Teddy Roosevelt said this on the eve of the United States becoming the single greatest industrial and economic power the world had ever seen.  Just a few short years later the United States helped to defeat the "Industrial Giants" of Germany and Austria, and saved the bacon of the other two "Giants" England and France.  Yet, here is Teddy telling his audience that the United States needs to adopt a government controlled monopoly (concentration) and a government controlled trust (co-operation) in order to compete with socialism that was sweeping Europe at the time.  In other words, we needed to join the socialist movement in order to compete with it.  History remembers Teddy R as a "Trust Buster," but here he is advocating the abandonment of Free Market principles and the adoption of a state regulated monopolistic trust!  Maybe we need to rewrite those history books?

Just in case we missed his point, Roosevelt clarifies it in his conclusions from the same speech:


"A National industrial commission should be created which should have complete power to regulate and control all the great industrial concerns engaged in inter-State business – which practically means all of them in this country.  The commission should exercise over these industrial concerns like powers to those exercised over the railways by the Inter-State Commerce Commission, and over the National banks by the Comptroller of the Currency, and additional powers if found necessary".

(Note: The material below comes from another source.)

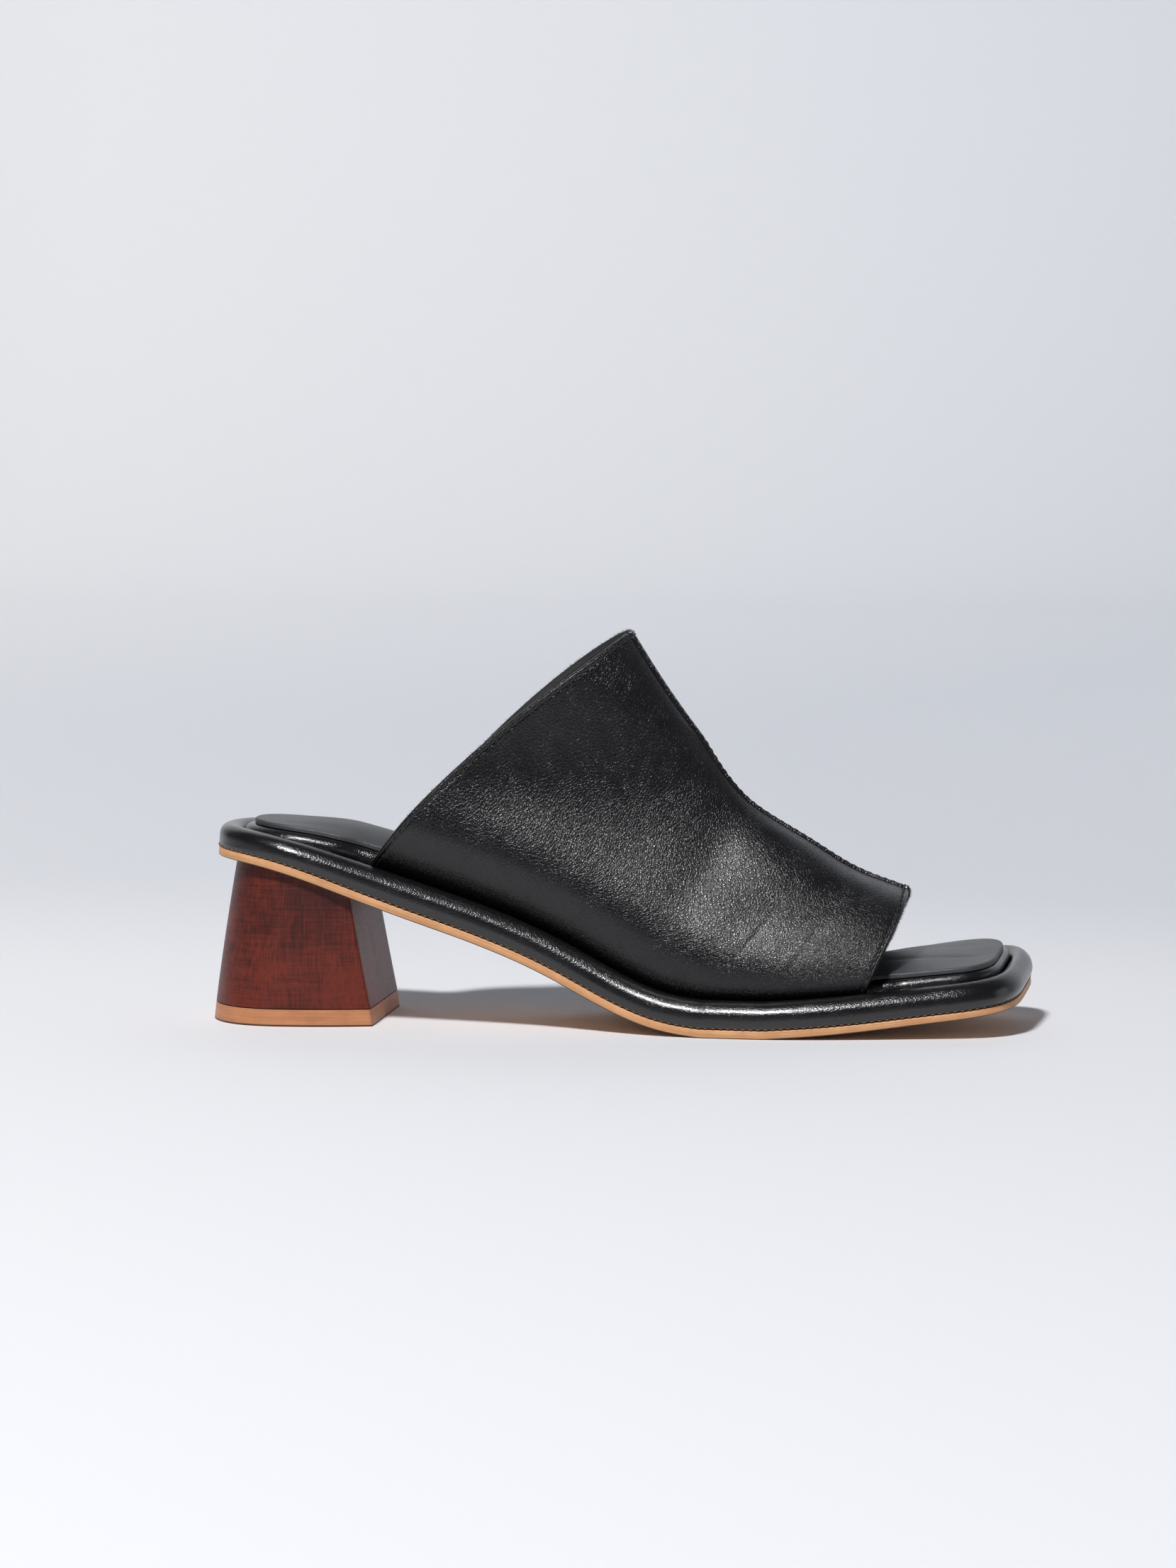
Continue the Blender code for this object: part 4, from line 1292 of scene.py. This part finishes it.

- Teddy Roosevelt from "Progressive Principles" p 148



The idea that economies and the means of production must be controlled by the state is not an new concept, even in Teddy Roosevelt's day, but it was an idea that was gaining traction in Europe thanks to the writings of a very famous German journalist named Karl Marx.  It is no coincidence that the countries that Roosevelt cites in his speech are the very countries that Karl used to live in and did the majority of his thinking and writing.  Socialism was in fact espoused by Marx and Engels as a stepping stone to Communism, and Roosevelt being a very well read man would no doubt have known this, but his audience may not have.

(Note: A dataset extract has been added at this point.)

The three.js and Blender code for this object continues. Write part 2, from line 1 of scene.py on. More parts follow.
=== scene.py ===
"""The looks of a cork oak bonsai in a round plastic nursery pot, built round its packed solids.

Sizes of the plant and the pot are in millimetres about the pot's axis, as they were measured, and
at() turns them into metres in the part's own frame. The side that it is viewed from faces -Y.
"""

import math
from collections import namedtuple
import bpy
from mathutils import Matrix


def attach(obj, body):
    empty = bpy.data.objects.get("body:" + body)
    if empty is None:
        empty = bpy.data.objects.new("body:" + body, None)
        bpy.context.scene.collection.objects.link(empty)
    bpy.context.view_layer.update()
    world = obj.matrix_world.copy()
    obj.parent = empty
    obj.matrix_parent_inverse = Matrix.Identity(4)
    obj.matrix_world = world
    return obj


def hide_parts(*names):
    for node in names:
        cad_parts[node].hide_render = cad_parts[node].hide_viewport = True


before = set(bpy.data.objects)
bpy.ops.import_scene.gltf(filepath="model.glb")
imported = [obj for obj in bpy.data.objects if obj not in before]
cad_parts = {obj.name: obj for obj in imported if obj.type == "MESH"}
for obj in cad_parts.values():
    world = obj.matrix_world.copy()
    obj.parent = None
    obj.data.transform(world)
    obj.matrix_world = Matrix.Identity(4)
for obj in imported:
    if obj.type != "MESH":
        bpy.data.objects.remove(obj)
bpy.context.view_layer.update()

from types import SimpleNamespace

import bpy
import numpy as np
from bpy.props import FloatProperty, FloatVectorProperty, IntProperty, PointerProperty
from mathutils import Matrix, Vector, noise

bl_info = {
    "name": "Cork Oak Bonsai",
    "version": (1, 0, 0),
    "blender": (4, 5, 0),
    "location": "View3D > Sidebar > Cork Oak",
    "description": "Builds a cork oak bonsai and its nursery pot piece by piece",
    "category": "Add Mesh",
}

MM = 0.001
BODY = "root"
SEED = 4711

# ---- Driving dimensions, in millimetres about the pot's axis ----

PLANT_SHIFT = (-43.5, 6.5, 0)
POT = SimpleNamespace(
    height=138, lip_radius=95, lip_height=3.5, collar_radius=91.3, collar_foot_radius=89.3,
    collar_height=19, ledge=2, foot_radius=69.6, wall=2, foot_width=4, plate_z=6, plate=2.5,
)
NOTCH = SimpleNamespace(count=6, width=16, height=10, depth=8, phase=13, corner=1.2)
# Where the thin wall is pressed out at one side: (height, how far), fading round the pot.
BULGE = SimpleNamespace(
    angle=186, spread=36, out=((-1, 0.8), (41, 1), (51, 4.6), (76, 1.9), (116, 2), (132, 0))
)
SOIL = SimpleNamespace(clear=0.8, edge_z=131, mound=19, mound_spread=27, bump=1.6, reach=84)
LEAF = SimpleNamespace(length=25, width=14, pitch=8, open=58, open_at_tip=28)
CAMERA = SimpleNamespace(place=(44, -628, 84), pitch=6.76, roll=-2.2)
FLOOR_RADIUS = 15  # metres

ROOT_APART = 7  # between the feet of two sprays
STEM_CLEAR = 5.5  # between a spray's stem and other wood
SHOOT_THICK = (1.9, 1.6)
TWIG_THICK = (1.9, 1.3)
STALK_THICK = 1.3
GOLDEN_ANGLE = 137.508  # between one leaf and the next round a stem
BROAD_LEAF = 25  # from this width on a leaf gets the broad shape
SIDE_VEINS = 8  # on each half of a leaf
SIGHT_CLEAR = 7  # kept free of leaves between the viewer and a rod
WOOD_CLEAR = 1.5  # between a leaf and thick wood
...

Check this out and think about which principles the United States has adopted and which ones our current President has addressed in his speech:

Of course, in the beginning, this cannot be effected except by means of despotic inroads on the rights of property, and on the conditions of bourgeois production; by means of measures, therefore, which appear economically insufficient and untenable, but which, in the course of the movement, outstrip themselves, necessitate further inroads upon the old social order, and are unavoidable as a means of entirely revolutionizing the mode of production.

These measures will, of course, be different in different countries.  Nevertheless, in most advanced countries, the following will be pretty generally applicable:

1. Abolition of property in land and application of all rents of land to public purposes.

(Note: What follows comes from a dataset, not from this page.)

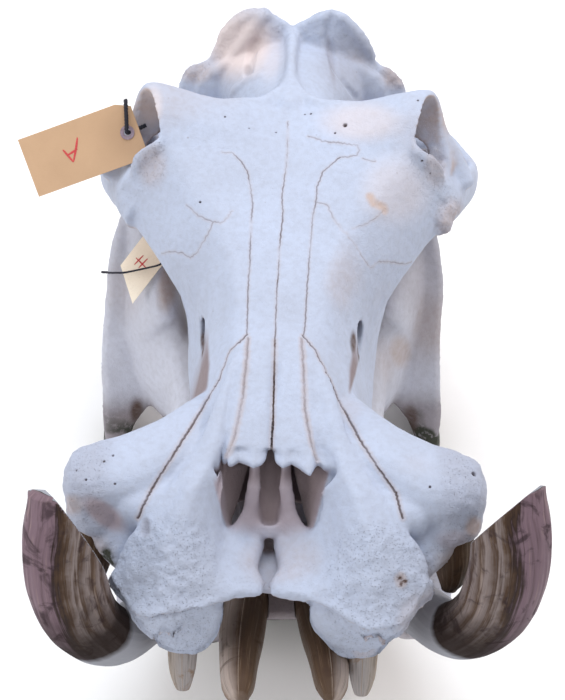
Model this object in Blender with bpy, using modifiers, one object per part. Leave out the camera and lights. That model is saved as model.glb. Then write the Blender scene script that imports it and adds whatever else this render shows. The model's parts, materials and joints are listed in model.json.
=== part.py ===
# Skull and lower jaw of an adult hippopotamus, closed, resting on a flat surface, with its two specimen tags.
# Lengths below are in millimetres and become metres as each mesh is made.
# x runs across the skull, s runs back from the front of the snout along +Y, and z rises from the floor.

import math

import bmesh
import bpy
from mathutils import Matrix, Vector

MM = 0.001
GAP = 0.4

# The frame's origin, as a point on the floor in the lengths below.
ORIGIN_X = -18.3
ORIGIN_S = 327.9

# How fine each bone is worked before its faces are thinned out.
BONE_VOXEL = 3.4
CRANIUM_FACES = 6700
MANDIBLE_FACES = 3700
# The exact Boolean loses these dense grids, so the bones are joined and cut by the solver for closed meshes.
BONE_SOLVER = "MANIFOLD"

# Driving sizes of the skull.
BITE_Z = 172.0
BITE_S = 180.0
BITE_SLOPE = 0.13
JAW_TWIST = math.radians(3.3)
JAW_PIVOT_S = 300.0
JAW_SHIFT_X = -1.6

# The large tag is a flat card with two cut corners at the end that carries its ringed hole.
TAG_LENGTH = 116.0
TAG_WIDTH = 59.0
TAG_THICK = 1.2
TAG_CORNER = (14.3, 6.4)
TAG_HOLE = 3.6
TAG_HOLE_IN = 12.0
TAG_RING = 7.0
TAG_RING_THICK = 0.8
TAG_RING_GAP = 0.3
TAG_PLACE = (-200.0, 462.8, 377.3)
TAG_TILT = (math.radians(-37.5), math.radians(-21.0))

BONE_COLOUR = (0.80, 0.80, 0.79, 1)
JAW_COLOUR = (0.70, 0.66, 0.64, 1)
TOOTH_COLOUR = (0.52, 0.40, 0.29, 1)
IVORY_COLOUR = (0.48, 0.38, 0.33, 1)
CARD_COLOUR = (0.83, 0.66, 0.42, 1)
RING_COLOUR = (0.40, 0.34, 0.40, 1)
STRING_COLOUR = (0.03, 0.03, 0.05, 1)


def bite_line(s):
    """Height of the plane where the cheek teeth meet, which rises towards the back."""
    return BITE_Z + BITE_SLOPE * (s - BITE_S)


# Scene and finish

def clear_scene():
    for obj in list(bpy.data.objects):
        bpy.data.objects.remove(obj, do_unlink=True)


def collection(name):
    made = bpy.data.collections.new(name)
    bpy.context.scene.collection.children.link(made)
    return made


def material(name, colour, roughness):
    made = bpy.data.materials.new(name)
    made.use_nodes = True
    shader = made.node_tree.nodes["Principled BSDF"]
    shader.inputs["Base Color"].default_value = colour
    shader.inputs["Roughness"].default_value = roughness
    shader.inputs["Metallic"].default_value = 0.0
    return made


# Reading smooth lines

def smooth_line(knots, count):
    """Points along a smooth line through knots, which are tuples of any equal length, evenly spread by knot."""
    rows = []
    last = len(knots) - 1
    for i in range(count):
        t = i * last / (count - 1)
        k = min(int(t), last - 1)
        f = t - k
        p0, p1 = knots[max(k - 1, 0)], knots[k]
        p2, p3 = knots[k + 1], knots[min(k + 2, last)]
        rows.append(tuple(
            0.5 * (2 * b + (c - a) * f + (2 * a - 5 * b + 4 * c - d) * f * f + (3 * b - a - 3 * c + d) * f ** 3)
            for a, b, c, d in zip(p0, p1, p2, p3)))
    return rows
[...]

2. A heavy progressive or graduated income tax.

3. Abolition of all rights of inheritance.

4. Confiscation of the property of all emigrants and rebels.

5. Centralization of credit in the banks of the state, by means of a national bank with state capital and an exclusive monopoly. 

6. Centralization of the means of communication and transport in he hands of the state.

7. Extension of factories and instruments of production owned by the state; the bringing into cultivation of waste lands, and the improvement of the soil generally in accordance with a common plan. 

8. Equal obligation of all to work. Establishment of industrial armies, especially for agriculture.

9. Combination of agriculture with manufacturing industries; gradual abolition of all the distinction between town and country by a more equable distribution of the populace over the country. 

10. Free education for all children in public schools. Abolition of children's factory labour in its present form. Combination of education with industrial production, etc. 

- Karl Marx "The Communist Manifesto"


By quoting Teddy Roosevelt and advocating a "New National Socialism" the President has really stepped in it and he has handed his critics and challengers a club with which to beat him.  Someone should have told the President that Teddy's advocacy of socialistic values is what caused him to leave the Republican Party those many years ago.

Teddy might have been forgiven for his embrace of national socialism back then, because history had not caught up with the ideas that he espoused.  The Bolshevik Revolution had not happened, nor the purges of Lenin and Stalin, nor the Spanish Civil War, nor the rise of Mussolini and Hitler.  The 200 million dead in the name of socialism had not happened yet.

Today, we know better, we know where this path leads.  It starts with people suffering from an economic crisis who are willing to give the government all power over their lives.  Sometimes things go well for awhile, but sooner or later a tyrant always emerges who is willing to abuse that power for his own purposes.  History shows us that this always happens.  So, we dare not go down this road.

Obama's critics (including me) have been saying for years that he is a closet Socialist, well it looks like he has finally come out of the closet, and with a full-throated embrace of national socialism to boot.  The Republican candidates should seize on this theme and run with it.  I can see one campaign commercial after another with Obama proclaiming a "New National Socialism".  I think that Obama's re-election campaign was lost this week.


 On August 31, 1910, Teddy Roosevelt, who became a key progressive spokesman, announced: "The really big fortune, the swollen fortune, by the mere fact of its size, acquires qualities which differentiate it in kind as well as in degree from what is possessed by men of relatively small means. Therefore, I believe in a graduated income tax on big fortunes." In other words, uniform taxes, equal protection of the laws, and full property rights do not apply to those people with fortunes that are swollen. "A graduated income tax on big fortunes" is needed, Roosevelt insisted, as part of society's right to "regulate the use of wealth in the public interest."



"Of all tyrannies a tyranny sincerely exercised for the good of its victim may be the most oppressive. It may be better to live under robber barons than under omnipotent moral busybodies. The robber baron's cruelty may sometimes sleep, his cupidity may at some point be satiated, but those who torment us for our own good will torment us without end for they do so with the approval of their own conscience." 

- CS Lewis

"Those who torment us for our own good will torment us without end, for they do so with the approval of their own conscience."